Basically, sct Rewrote the API
We deployed the rewrite a few hours ago. It's working great, better than we imagined. It did break some stuff for about 20 minutes after we deployed it. Your launcher might have cached some bad data during that period of time, so if your launcher is acting weird, select the pack that's giving you guff and give it a quick moment to update from the API. I'm going to be investigating this week what I can do to make the launcher finish at least trying to refresh a pack before letting you play it. But otherwise things are good, really good. Here's all the ways the new API is better:
- Previously we cached pack data for between 1 and 10 minutes (depending on the type of pack data) in the API after which we'd pull replacement data from the Platform. Pulling replacement data is pretty costly, so we wanted to not do it very often. But we also wanted to not annoy pack authors by having long cache times which would make it harder to see and test their changes. It turns out, different cache times for different data failed at both goals.
- Instead, we now have long cache times, 60 minutes, but changing your pack on the platform kicks off a job that updates the API cache after just a few moments. Now you'll see your changes in the API instantly, but with huge cache times, our database can rest easy.
- Another problem is that doing a cross-country data pull in the middle of a web request turned out to be a really great way to generate slow responses. For packs with a lot of traffic, a ton of DB queries could be generated between the time the cache expired and the time the first request re-filled it. Now if your pack receives a request in the 10 minutes before the cache expires, a job is kicked off to update the cache before it expires. This means that our heaviest-trafficked packs are also our fastest to serve: there is no time when useful data isn't in the cache.
- This is the important part: the jobs that I mentioned are running on separate hardware from the API, meaning that when you're trying to use the launcher, you don't have to share time with the work being done to maintain the cache.
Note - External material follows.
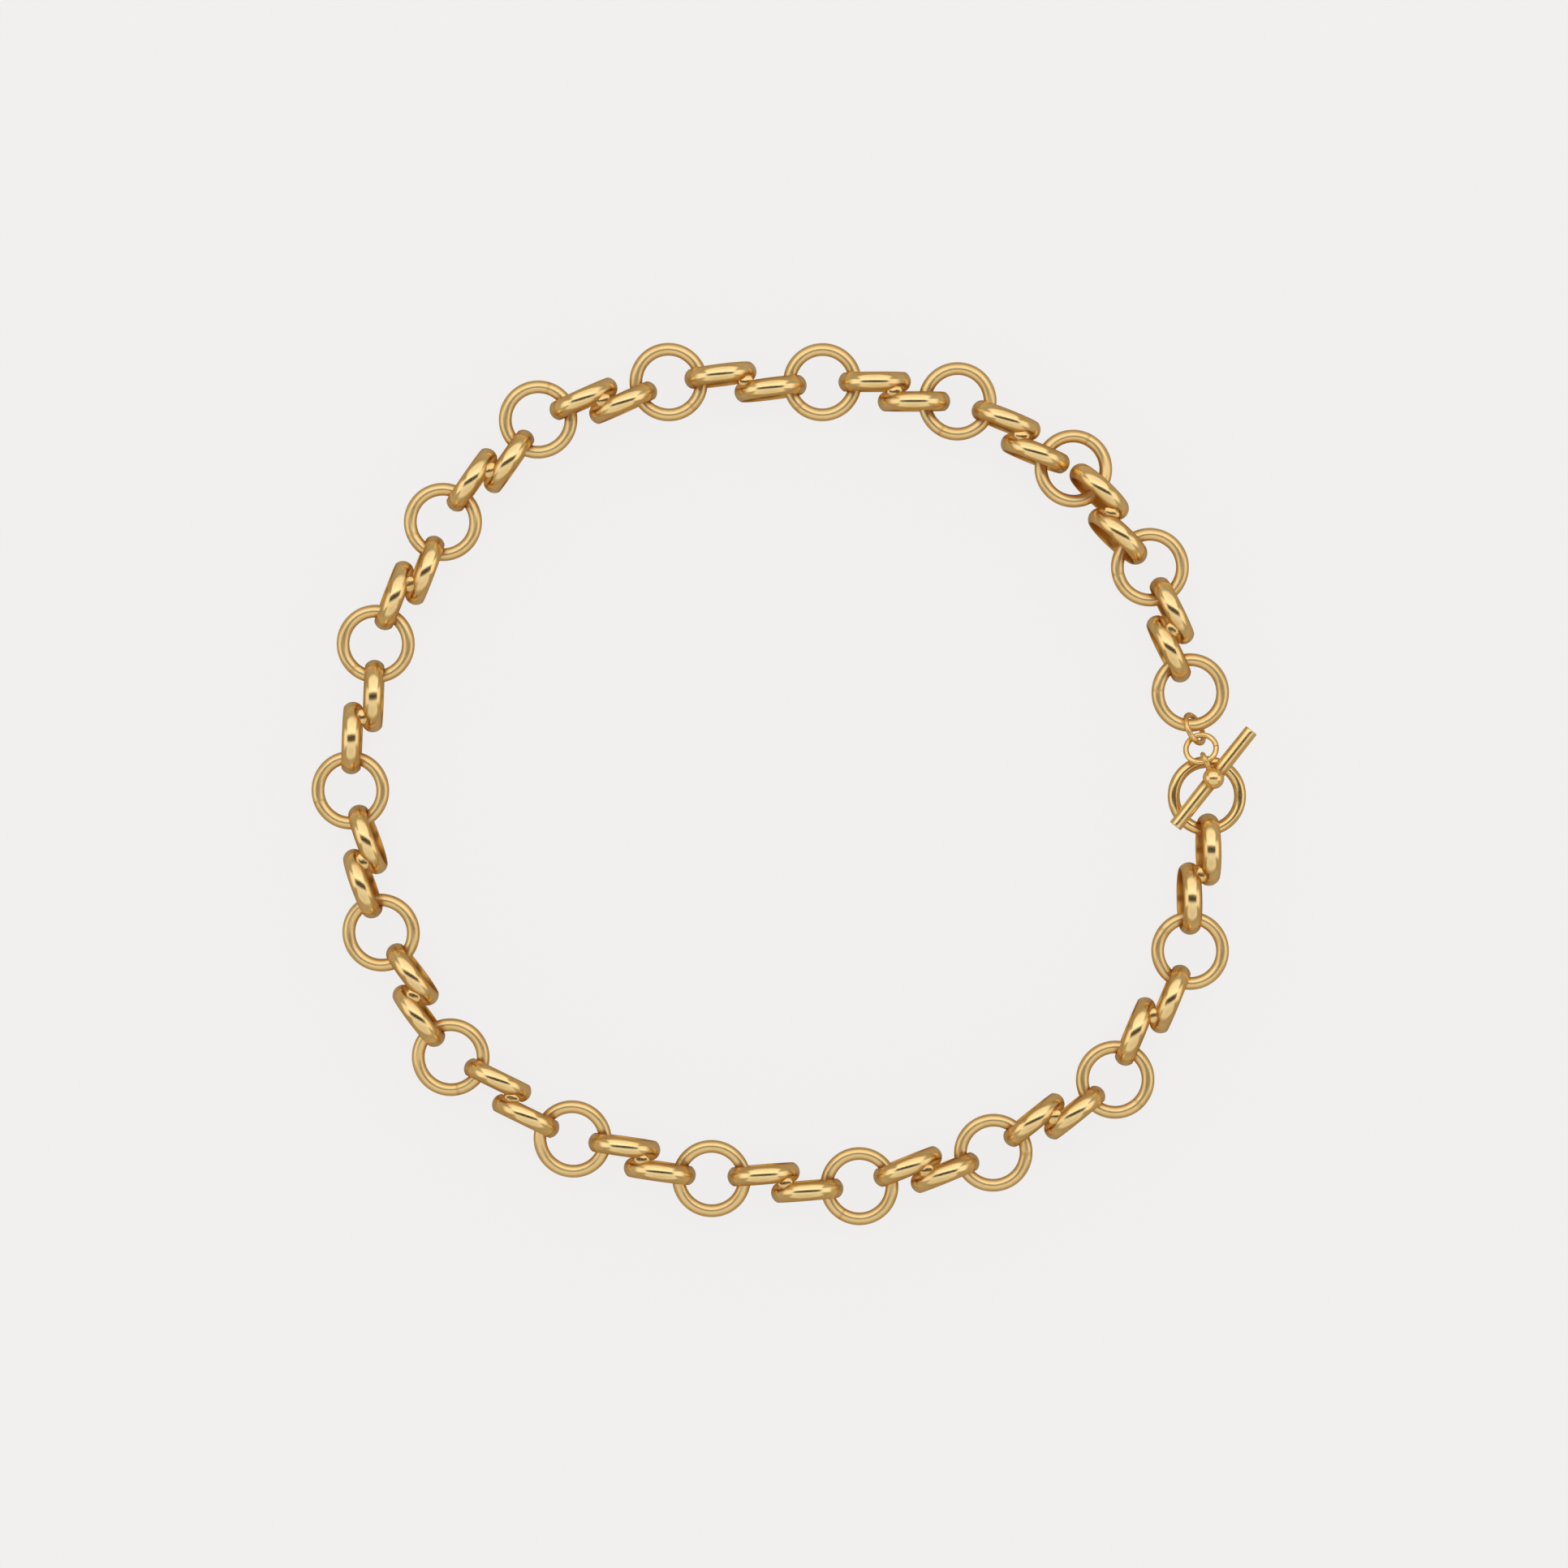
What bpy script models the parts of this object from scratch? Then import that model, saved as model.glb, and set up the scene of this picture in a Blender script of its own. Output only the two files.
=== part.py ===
"""Gold-plated chain necklace with a toggle clasp, laid out as a loop on a table.

The chain alternates plain round-wire rings, which lie nearly flat, with links, which
stand on edge. A link is two domed band loops soldered side by side, each one standing
half a loop further along the chain. The outer loop takes the ring before it and the
inner loop takes the ring after it. A toggle ring ends the chain on one side, and two
jump rings carry the toggle bar on the other side.

Every moving piece hangs from an empty called pivot_NAME. The empty's own Z axis is the
axis that the piece turns about. Units are metres, +Z is up, and the table is at Z = 0.
"""

import math

import bmesh
import bpy
import numpy as np
from mathutils import Matrix, Vector

MM = 0.001
UP = Vector((0.0, 0.0, 1.0))

# Plain rings
RING_WIRE = 2.2 * MM
RING_OUTER = 13.4 * MM
RING_HEIGHT = 5.7 * MM          # table to the middle of a ring

# Links: two band loops side by side
LOOP_OUTER = 12.4 * MM
BAND_WIDTH = 3.2 * MM
BAND_THICKNESS = 1.2 * MM
SOLDER_GAP = 0.2 * MM           # between the two bands, filled by the solder necks
NECK_DIAMETER = 1.8 * MM
NECK_BITE = 0.35 * MM           # how far a neck runs into each band

# Toggle clasp
TOGGLE_WIRE = 2.05 * MM
TOGGLE_OUTER = 13.6 * MM
BAR_LENGTH = 20.9 * MM
BAR_DIAMETER = 2.35 * MM
BALL_DIAMETER = 3.7 * MM
EYE_OUTER = 3.5 * MM
EYE_WIRE = 0.9 * MM
JUMP_WIRE = 0.9 * MM
JUMP_PLAY = 0.6 * MM            # between the two wires that pull on a jump ring

# Clearances
SEAT_GAP = 0.3 * MM             # between a ring's wire and the band that it pulls on
JUMP_GAP = 0.3 * MM             # between a jump ring and the wires that pass through it
CLASP_GAP = 0.3 * MM            # between the toggle bar and the ring that it lies across

# Layout, in order round the loop from the toggle ring. The bearings are each link's
# direction in degrees from +X, and they turn clockwise all the way round.
LINK_BEARINGS = (-96, -120, -149, -166, -183, -196, -214, -241, -258,
                 -280, -299, -313, -344, -360, -368, -390, -412, -432)
# Each link was soldered by hand: the step from its first loop's centre to its second's, mm.
LINK_STEPS = (8.3, 7.4, 6.2, 5.5, 7.2, 6.6, 7.0, 6.3, 6.8,
              7.3, 5.9, 6.2, 5.9, 8.2, 6.7, 6.7, 7.5, 5.6)
# How far each ring has slid in from the end of its loop: (ring before, ring after), as a
# share of the way that it can slide before its wire meets the link's other loop.
LINK_SLACK = ((0, 0),) * 10 + ((.0590, .0590), (.1002, .1002), (.2359, .2359), (0, 0),
                               (0, .6010), (0, .7613), (.9102, .3944), (.4298, .4298))
# Lean of each link in degrees, positive with its top away from the middle of the loop.
LINK_LEAN = (5, 0, 0, 0, 0, 0, -2, 3, 4, 0, -4, 0, 0, 2, 0, 2, 7, 2)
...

With the exception of rarely-used packs, the web half of the API is basically a web service pulling text from cache and spitting it at you. If your pack is in the cache, your response will be basically instant.
- We were trying to do a lot with the old version- different parts of the pack data had different cache times. We were trying to give one cache time to the stuff that had to be updated often while the less-updated stuff was cached for longer. The result was we had to check several different caches when building a response- even a fully-cached pack required several cache gets to build a response. Since the Platform is now proactive in rebuilding the cache, we can give everything the same cache length and cache a single, pre-constructed response. This means that even fully-cached pack data is much faster.
So what effect has this had on our service?
- Well, the servers stopped crashing. So, there's that.
- The response speed is so fast now, it's hard to explain. I'm looking at a graph of our response times over the last half hour- our slowest 1% of traffic peaked at an average response time of 0.35 seconds. Yeah. It was usually faster than that.
- Our Estimated Satisfaction was so high that I had to reduce the expected response time from 0.2 seconds to 0.1 seconds just so that I can see a difference between good and "bad" traffic.
- Previously, our traffic numbers were so spiky that we couldn't use autoscalers reliably and had to manually scale our hardware. That is no longer the case. We now have robots watching the shop for us, which means that we don't have to have someone wake up at 7AM on weekends to manually restart in case of an outage or scale in case of traffic surge.
- Usage on the DB shared by the Platform and API is a third of what it was.
- Oh, also our hosting bills are down. Adding separate worker hardware saved us money. Weird, right?
So obviously it's early days yet- it went live on a school night at the end of a 3-day weekend. But this early data is incredibly positive- it's night and day, even compared to this time last week. I want to thank all of you for sticking with it- I promise that these past few weeks haven't been in vain, they've been vital for us gathering data and building a plan. I understand that it doesn't make much sense for it to take this long, but it's tough to gather data on what's going wrong when you're handling traffic during the week without breaking a sweat and getting murdered on the weekends. It's hard to see what works and what doesn't. The good news is we feel like this solution will end major problems with the API. I'm sure we'll find other problems to correct, in the same way we still find problems with the Platform. But we're now at the point where you can expect the Launcher API to be working on weekends. We look forward to serving you launcher data this Saturday! And I look forward to sleeping in on Sunday.